The single mother of two said she will miss her family, but is proud to be a part of the mission, which she’s dedicating to a fallen boyfriend -- Army Command Sgt. Maj. Jerry Wilson, who was killed in action in 2003 in Mosul , Iraq .
“I plan to go there and support the soldiers in his respect,” she said. “Let me go over there and do it one more time.”
In a few short days, the students will join the roughly 4,000 civilians deployed to Iraq and Afghanistan and about 500 civilians to other locations, such as Djibouti and Qatar .
Dunn said she feels more confident now about what lies ahead. But, as with service members, Dunn also must come to terms with what she must temporarily leave behind. She tears up when speaking about leaving her 9-year-old son, who she called “my north, my south, my east and my west.”

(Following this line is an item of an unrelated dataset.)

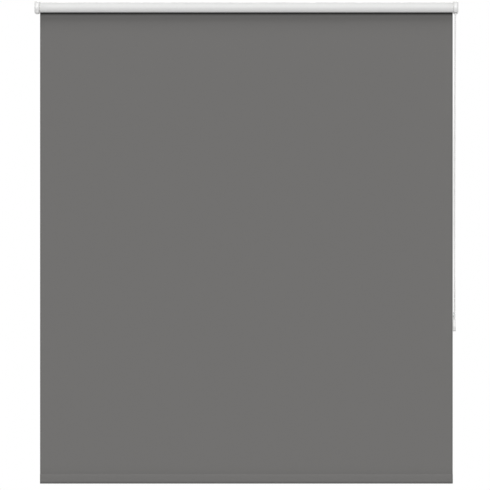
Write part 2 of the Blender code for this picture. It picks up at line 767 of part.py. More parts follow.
def free_chain_route():
    """Down the front strand, round the tensioner's wheel and straight up the back strand."""
    front_y = AXIS_Y - PITCH_RADIUS
    front = smooth_route([Vector((x * MM, front_y, z * MM)) for x, z in FRONT_STRAND], 44)
    turn = [
        Vector((TENSIONER_X, AXIS_Y - PITCH_RADIUS * math.cos(a), WHEEL_Z - PITCH_RADIUS * math.sin(a)))
        for a in (math.pi * i / 12 for i in range(1, 12))
    ]
    back = [BACK_STRAND_FOOT.lerp(BACK_STRAND_TOP, i / 18) for i in range(19)]
    return front + turn + back


def chain_over_sprocket_route():
    steps = 18
    over = [
        Vector((CHAIN_X, AXIS_Y - PITCH_RADIUS * math.cos(a), PITCH_RADIUS * math.sin(a)))
        for a in (math.pi * i / steps for i in range(steps + 1))
    ]
    low = CHAIN_EXIT_Z + GAP
    front_foot = Vector((CHAIN_X, AXIS_Y - PITCH_RADIUS, low))
    back_foot = Vector((CHAIN_X, AXIS_Y + PITCH_RADIUS, low))
    return [front_foot] + over + [back_foot]


def chain():
    wire("bead_chain", free_chain_route(), CHAIN_RADIUS, "white_plastic", sides_setting=2)
    wire("chain_over_sprocket", chain_over_sprocket_route(), CHAIN_RADIUS, "white_plastic", sides_setting=2)
    strand = (BACK_STRAND_TOP - BACK_STRAND_FOOT).normalized()
    middle = BACK_STRAND_FOOT + strand * ((CONNECTOR_Z - WHEEL_Z) / strand.z)
    half, bore = CONNECTOR_LENGTH / 2, CHAIN_RADIUS + 0.35 * MM
    sleeve = turned_object(
        "chain_connector",
        [
            (-half, bore),
            (-half, CONNECTOR_RADIUS - 0.5 * MM),
            (-half + 0.8 * MM, CONNECTOR_RADIUS),
            (half - 0.8 * MM, CONNECTOR_RADIUS),
            (half, CONNECTOR_RADIUS - 0.5 * MM),
            (half, bore),
        ],
        closed=True,
        steps=20,
    )
    turn = Vector((0, 0, 1)).rotation_difference(strand).to_matrix().to_4x4()
    sleeve.matrix_world = Matrix.Translation(middle) @ turn
    finish_piece(sleeve, "clear_plastic", ROOT)


# ---------------------------------------------------------------- chain tensioner
def tensioner():
    """The child-safety device: a slim case on the wall whose wheel carries the foot of the chain."""
    centre = (AXIS_Y, WHEEL_Z)
    wall = -AXIS_Y
    reach = PITCH_RADIUS + CHAIN_RADIUS + 0.36 * MM
    outer = reach + 1.3 * MM
    top, tab_top = TENSIONER_TOP_Z - WHEEL_Z, TAB_TOP_Z - WHEEL_Z
    case_outline = (
        [(wall, tab_top), (wall - TAB_THICKNESS, tab_top), (wall - TAB_THICKNESS, top), (-outer, top)]
        + arc(outer, math.pi, 3 * math.pi / 2, 12)
        + [(10 * MM, -14 * MM), (16 * MM, -11 * MM), (wall, -10 * MM)]
    )
    divider, divider_foot = PITCH_RADIUS - GROOVE_RADIUS - 0.1 * MM, WHEEL_RADIUS + 0.6 * MM
    channel = (
        [(-reach, top + 2 * MM)]
        + arc(reach, math.pi, 2 * math.pi, 24)
        + [(reach, top + 2 * MM), (divider, top + 2 * MM), (divider, divider_foot)]
        + [(-divider, divider_foot), (-divider, top + 2 * MM)]
    )
    low, high = TENSIONER_X - TENSIONER_HALF_WIDTH, TENSIONER_X + TENSIONER_HALF_WIDTH
    seam = high - TENSIONER_SKIN
    body = slab("tensioner_body", [case_outline], low, seam - 0.1 * MM, "white_plastic", TENSIONER_AXIS, centre)
    hollow = slab("tensioner_channel", [channel], low + TENSIONER_SKIN, high + 2 * MM, "white_plastic", centre=centre)
    axle_hole = slab(
        "axle_hole", [circle(AXLE_RADIUS + 0.05 * MM, 20)], low + 0.4 * MM, low + 3 * MM, "white_plastic", centre=centre
    )
    screw_hole = turned_object("tab_screw_hole", [(8 * MM, 0), (8 * MM, 1.9 * MM), (-8 * MM, 1.9 * MM), (-8 * MM, 0)], False, 16)
    screw_hole.matrix_world = Matrix.Translation((TENSIONER_X, 0, TAB_SCREW_Z)) @ ALONG_Y
    cut(body, hollow, axle_hole, screw_hole)
    lid_outline = (
        [(wall - 4 * MM, top - 0.1 * MM), (-outer, top - 0.1 * MM)]
        + arc(outer, math.pi, 3 * math.pi / 2, 12)
        + [(10 * MM, -14 * MM), (16 * MM, -11 * MM), (wall - 4 * MM, -10.5 * MM)]
    )
    slab(
        "tensioner_cover",
        [lid_outline, circle(AXLE_RADIUS + 0.05 * MM, 20)],
        seam,
        high,
        "white_plastic",
        TENSIONER_AXIS,
        centre,
    )
    profile = groove_profile(TENSIONER_X, WHEEL_HALF_WIDTH, WHEEL_RADIUS, AXLE_RADIUS + 0.2 * MM)
    turned("tensioner_wheel", profile, "nylon", TENSIONER_AXIS, centre, steps=28)
    turned(
        "tensioner_axle",
        [(low + 0.5 * MM, 0), (low + 0.5 * MM, AXLE_RADIUS), (high - 0.1 * MM, AXLE_RADIUS), (high - 0.1 * MM, 0)],
        "zinc_steel",
        TENSIONER_AXIS,
        centre,
        closed=False,
        steps=20,
    )


# ---------------------------------------------------------------- screws
def wood_screw(name, place, seat, material="zinc_steel"):
    """A pan-head screw driven into the wall, its head on a face that is seat in front of the wall."""
    profile = [
        (SCREW_TIP_Y, 0),
        (SCREW_TIP_Y - 3.5 * MM, 1.6 * MM),
        (-seat - 0.1 * MM, 1.6 * MM),
        (-seat - 0.1 * MM, 3.4 * MM),
        (-seat - 1.1 * MM, 3.3 * MM),
        (-seat - 2.0 * MM, 2.3 * MM),
        (-seat - 2.3 * MM, 0),
    ]
    screw = turned_object(name, profile, False, 16)
    screw.matrix_world = Matrix.Translation(place) @ ALONG_Y
    finish_piece(screw, material, ROOT)
    recess = bpy.data.objects.new(
        name + "_recess", slab_mesh(name + "_recess", [toothed(0.7 * MM, 1.9 * MM, 4, 0.35 * MM, land_steps=1)], -3 * MM, 3 * MM)
    )
    recess.matrix_world = Matrix.Translation(Vector(place) - Vector((0, seat + 4.1 * MM, 0))) @ ALONG_Y
    cut(screw, recess)


def fixings():
    for prefix, side in (("control", 1), ("idle", -1)):
        for level, height in (("upper", FIXING_SPREAD), ("lower", -FIXING_SPREAD)):
            place = (mirrored(FIXING_X, side), 0, height)
            wood_screw(f"{prefix}_bracket_screw_{level}", place, PLATE_THICKNESS)
    wood_screw("tensioner_screw", (TENSIONER_X, 0, TAB_SCREW_Z), TAB_THICKNESS, "white_steel")


# ---------------------------------------------------------------- the blind
for prefix, side in (("control", 1), ("idle", -1)):
    bracket(prefix, side)
    bracket_cover(prefix, side)
clutch()
idle_end()
roller()
fabric_drop()
hem()
chain()
tensioner()
fixings()
for piece in BLIND.objects:
    smooth_shading(piece)
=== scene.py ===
import json
import math

import bmesh
import bpy
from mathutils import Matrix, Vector, noise


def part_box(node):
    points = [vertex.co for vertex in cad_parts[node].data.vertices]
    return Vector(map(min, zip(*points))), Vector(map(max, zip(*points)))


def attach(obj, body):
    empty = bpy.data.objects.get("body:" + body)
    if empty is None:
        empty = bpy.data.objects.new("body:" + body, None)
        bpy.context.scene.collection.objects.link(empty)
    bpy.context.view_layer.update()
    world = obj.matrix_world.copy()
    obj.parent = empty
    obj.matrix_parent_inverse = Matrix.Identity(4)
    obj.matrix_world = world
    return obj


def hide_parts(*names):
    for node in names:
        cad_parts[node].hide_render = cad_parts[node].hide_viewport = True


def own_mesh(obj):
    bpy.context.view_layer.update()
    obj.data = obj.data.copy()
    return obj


mm = 0.001

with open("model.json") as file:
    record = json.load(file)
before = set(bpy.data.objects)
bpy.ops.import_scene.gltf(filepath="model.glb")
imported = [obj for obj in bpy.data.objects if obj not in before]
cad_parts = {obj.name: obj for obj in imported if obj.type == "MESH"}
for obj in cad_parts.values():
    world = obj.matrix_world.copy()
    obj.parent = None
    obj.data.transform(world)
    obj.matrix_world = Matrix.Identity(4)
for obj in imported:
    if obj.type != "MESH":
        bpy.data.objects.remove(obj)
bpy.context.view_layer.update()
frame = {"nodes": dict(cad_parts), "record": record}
print("frame loaded,", len(frame["nodes"]), "nodes")

# Where things are, read from the frame
rollLow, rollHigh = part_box("fabric_roll")
dropLow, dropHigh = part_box("fabric_drop")
hemLow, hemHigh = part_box("hem_pocket")
connectorLow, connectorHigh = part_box("chain_connector")
axisY = (rollLow.y + rollHigh.y) / 2
rollRadius = (rollHigh.z - rollLow.z) / 2
cutEdge = 0.3 * mm  # how far the fabric stands past the CAD's on each side
fabricHalf = dropHigh.x + cutEdge
sheetFront, sheetBack = dropLow.y, dropHigh.y
sheetThickness = sheetBack - sheetFront
hemTop, hemBottom = hemHigh.z, hemLow.z
hemY, hemZ = (hemLow.y + hemHigh.y) / 2, (hemTop + hemBottom) / 2

scene = bpy.context.scene
blind = bpy.data.collections.new("blind")
studio = bpy.data.collections.new("studio")
scene.collection.children.link(blind)
scene.collection.children.link(studio)


# The camera

cameraSettings = {
    "centre": (-4.3 * mm, -729.0 * mm),  # x and z that the view is centred on
    "width": 1504.3 * mm,  # how much of the fabric's plane the view spans
    "lens": 600.0,
    "sensor": 36.0,
    "reach": 4,  # how far it sees, in times its distance
}


def makeCamera(s):
    data = bpy.data.cameras.new("camera")
    data.lens, data.sensor_width = s["lens"], s["sensor"]
    distance = s["width"] * s["lens"] / s["sensor"]
    data.clip_end = s["reach"] * distance
    camera = bpy.data.objects.new("camera", data)
    camera.location = (s["centre"][0], sheetFront - distance, s["centre"][1])
    camera.rotation_euler = (math.radians(90), 0, 0)
    studio.objects.link(camera)
    scene.camera = camera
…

“It will probably be harder for me than for him,” she said of the separation from her son.
Dunn said she’s inspired by civilians who step up to deploy, particularly those who have served and deployed before.
“They’re making a sacrifice they don’t have to make,” she said.
Parsons said his wife and children supported him 100 percent, even though he’d already deployed multiple times during his Air Force service. They understand his passion for service and desire to serve, he said.
“I want to make an impact,” he said. “I want someone to know that when Mark Parsons left that he served his country and he did all he could.”
Dunn echoed his passion to serve. “I want to make a difference in someone’s life with a mission that’s bigger than me,” she said.